Cloud-native architecture is also changing expectations. Enterprises increasingly want resilient, observable and policy-driven environments that support scaling, patching and recovery without excessive internal platform overhead. Whether the target is SaaS or a Managed Cloud model, modernization decisions should consider security, compliance, auditability and lifecycle operations from the start. For Odoo-centered programs, this includes evaluating how deployment architecture, OCA Ecosystem usage, extension governance and enterprise integration patterns will affect future upgrades and partner supportability.
Executive Conclusion
Distribution ERP migration and reimplementation are not competing technical projects; they are different business transformation instruments. Migration is best when the enterprise wants continuity, faster stabilization and lower organizational disruption while modernizing infrastructure and supportability. Reimplementation is best when the enterprise needs to simplify operations, standardize controls, improve analytics and remove accumulated process and customization debt.
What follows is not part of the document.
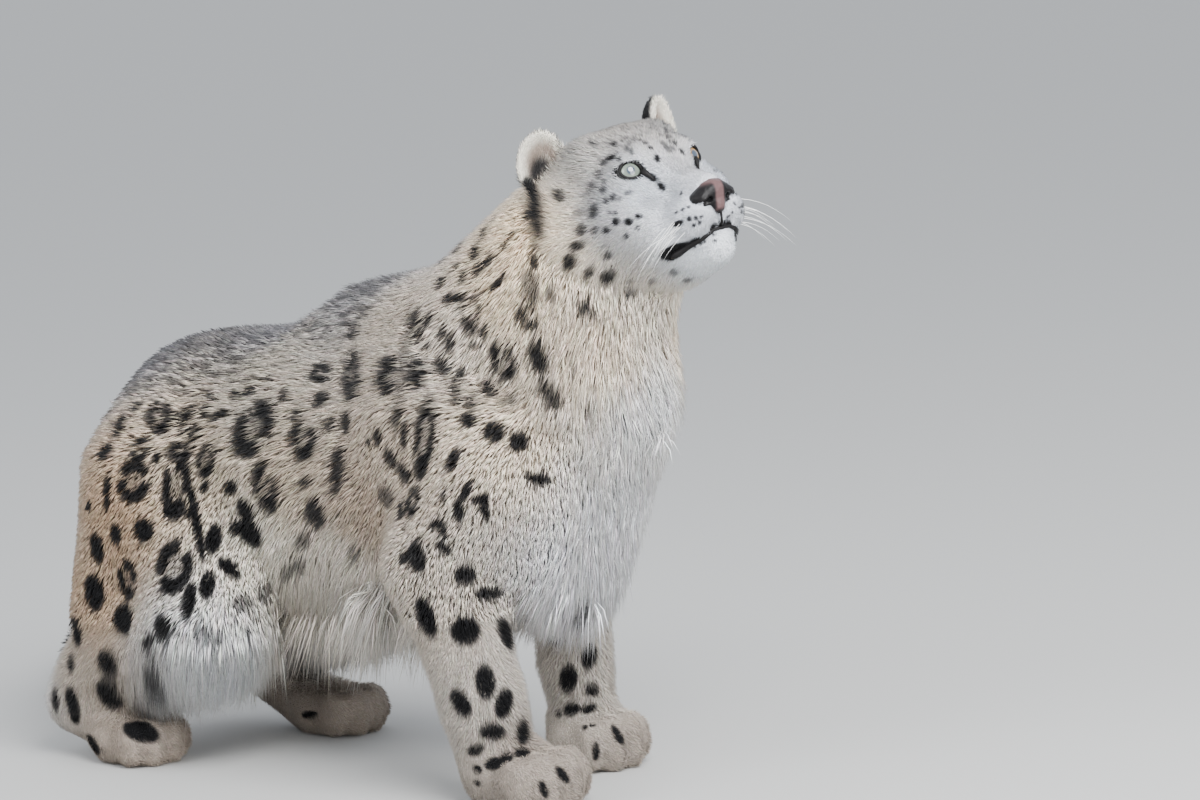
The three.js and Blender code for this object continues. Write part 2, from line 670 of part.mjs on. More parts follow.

The most effective programs use a formal evaluation methodology, quantify TCO beyond go-live, compare licensing and deployment models realistically and align architecture choices to business capability outcomes.
For CIOs, CTOs, ERP partners and enterprise architects, the recommendation is straightforward: do not let legacy familiarity drive a migration that preserves structural inefficiency, and do not let modernization ambition trigger a reimplementation the organization cannot absorb. Build the decision around process value, data readiness, integration complexity, governance maturity and long-term scalability. Where partner ecosystems, white-label delivery models or Managed Cloud Services are part of the operating strategy, providers such as SysGenPro can add value as enablement partners rather than product-first sellers. The winning decision is the one that improves service levels, control, adaptability and economic sustainability across the distribution network.